On the other hand, Gyllenhaal’s characters, less sleek and chic, go from sensitive young writer seeking creative truth, to desperate father whose wife and daughter were kidnapped from him, raped and murdered, proving his undeniable emotional range as an actor. The carjacking scene, supposedly mostly improvised, is torturous foreplay, to the violence which precedes it. Aaron Taylor-Johnson, who plays Sam, the psychopathic gang member, pangs Gyllenhaal throughout the scene, whose realistic human responses heighten the torture. Definitely a memorable few minutes in the film, which seemed to last forever.

The movies scenes are splattered with disturbing metaphors relating the novel and Susan’s past with Edward, with her current reality; from new art pieces in her gallery of “Revenge” to Sam hallucinations to a symbolic necklace. Ford’s specificity intertwining storylines is one of the most alluring qualities of the film.

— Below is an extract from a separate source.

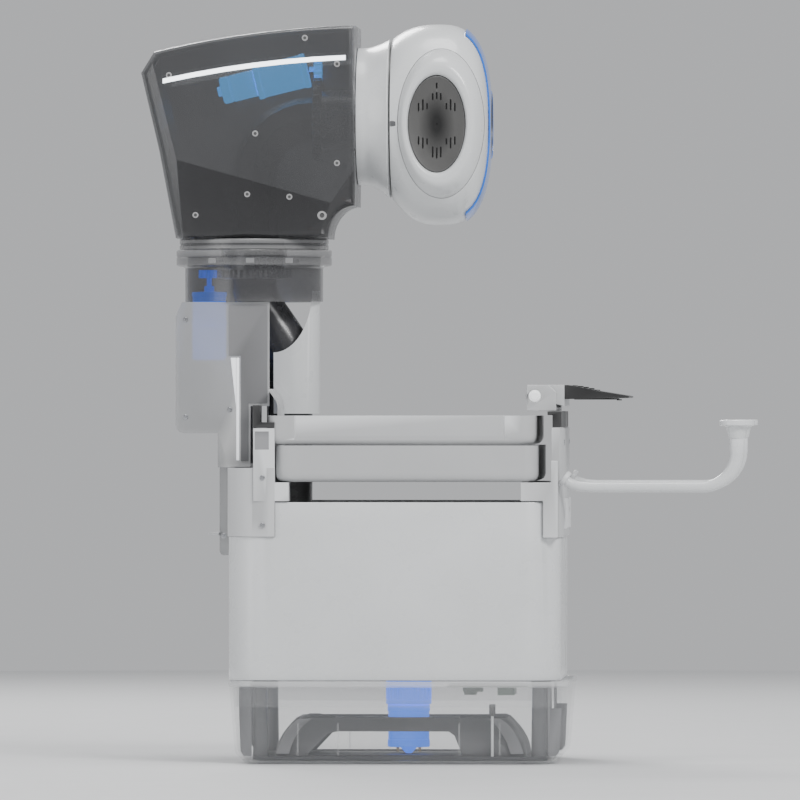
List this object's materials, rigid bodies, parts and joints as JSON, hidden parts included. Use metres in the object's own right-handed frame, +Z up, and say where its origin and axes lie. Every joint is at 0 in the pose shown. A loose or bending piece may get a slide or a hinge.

Why however, does Edward decide to send Susan the manuscript? The similarities between the novel’s character’s situation and Edwards are obvious. The reasons behind it all, not so obvious.The ending is also a brain teaser worth mentioning. Clearly intended to make its audience ponder for days, ruminating on the possible outcomes.

The paradox between the elegance and couture style of Susan’s howbeit artificial world and Edward’s struggle for integrity whilst losing everything, may be drawn by Ford’s own personal experience juggling between the fast paced world of fashion versus that of creative movie making. As said so himself explaining Edward’s novel; “No one ever writes about anyone else but themselves.”